30.10.18

O Orçamento, os números e as ovelhas


Julgo que já aqui fiz uma piada, ou tentei fazer, em que joguei com a expressão “se no princípio era o Verbo agora... é a Verba”. Quer a palavra, quer o dinheiro - os números, aquilo com que se compram os melões - podem também ter vários sentidos e, por isso, vários significados e interpretações. Vem esta conversa a propósito do orçamento para 2019, que está em final de discussão entre os Partidos na Assembleia da República e o Governo.

Os orçamentos, mesmo sendo instrumentos técnicos onde importa fazer muitas contas e muitos exercícios entre o deve e o haver, são acima de tudo documentos políticos. Recordo com alguma emoção, mesmo depois de todas as conversações, depois de todas as assinaturas entre os Partidos que designamos da Esquerda e que formaram a “Geringonça”, quais cerimónias de casamentos complicados como os dos reis e das rainhas em que haveria muito património a defender mas também muitas questiúnculas entre membros das respectivas famílias; lembro como foi emocionante a aprovação do primeiro orçamento desta legislatura. Foi nesse momento que percebemos que era possível Partidos normalmente habituados a viver à conta do capital de queixa, comprometerem-se numa certa medida com a gestão que, tentando dirimir o motivo da queixa, tantas vezes obriga a fazer oitos com pernas de noves.

Os orçamentos são, afinal, como as salsichas. Uma vez que os provamos e aprovamos, mais vale nem saber de que são feitos. A suposta precisão dos números, que são ainda assim a matéria prima de um orçamento, transforma-se em retórica e num difícil exercício de conciliar a lógica com a dialética. Às vezes é mesmo muito difícil perceber como se ajeitarão números, sempre curtos, sempre poucos, sempre regateados, e afirmar que só se pode fazer com eles uma parte daquilo que outros exigem, e o fazem tanto para além do resultado possível da soma das partes exigidas. Parece não haver aritmética possível no exercício de um orçamento.

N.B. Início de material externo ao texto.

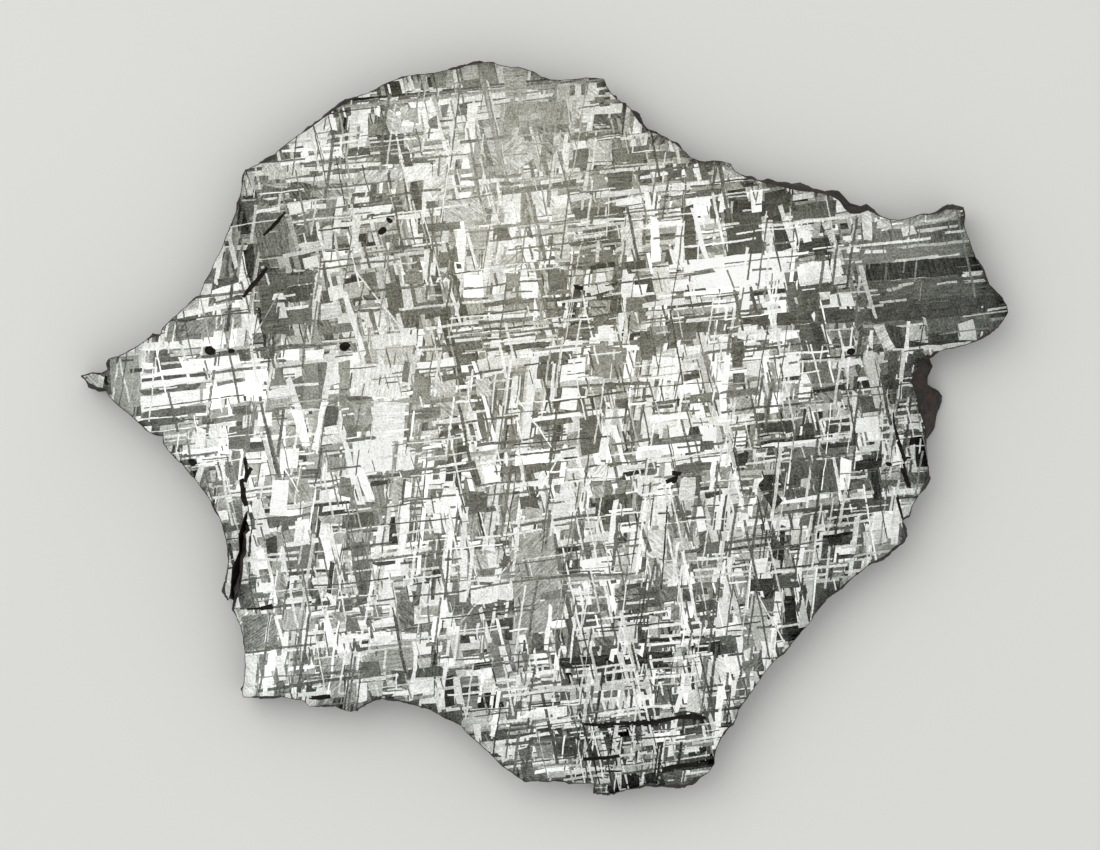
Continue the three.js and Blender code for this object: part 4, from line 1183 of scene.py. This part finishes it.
def band_between(mesh, upper, lower, row, place_map, material, flip):
    """A strip between two rings with equal numbers of corners."""
    count = len(upper)
    for segment in range(count):
        following = (segment + 1) % count
        corners = [upper[segment], lower[segment], lower[following]]
        where = [(segment, row), (segment, row + 1), (segment + 1, row + 1)]
        mesh.triangle(corners, place_map(corners, where, segment), material, BARE_PATCH, flip)
        corners = [upper[segment], lower[following], upper[following]]
        where = [(segment, row), (segment + 1, row + 1), (segment + 1, row)]
        mesh.triangle(corners, place_map(corners, where, segment), material, BARE_PATCH, flip)


def hollow_rings(hollow):
    """The mouth and the floor of a hollow as fine uneven rings."""
    mouth, floor = (refined(ring, HOLLOW_SUBSTEPS) for ring in hollow)
    shifts = np.array([tuple(shift_at(point, MOUTH_ROUGHNESS)) for point in mouth])
    shifts[:, 2] = 0
    return mouth + shifts, floor + shifts * 0.5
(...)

Planear, mesmo com todas as interrogações que um qualquer futuro em qualquer parte do Universo signifique, implica encontrar alguma estabilidade que a matemática tantas vezes parece querer dar aos sentimentos e vontades de geometria tão variável. No final da história, bem vistas as coisas, tudo parece encaixar-se: não numa certeza de números que se esgota, mas numa necessidade de quem aprova um plano se poder entender. Puxa daqui, puxa dali, num documento que parece estar orquestrado pelos números, está, aparentemente também e regressando à Verba e ao Verbo, orquestrado pelas palavras que reflectem ideologias. Como se nos mandassem a todos contar ovelhas para saber quantas são, esquecendo que esse é um exercício que serve só para nos embalar.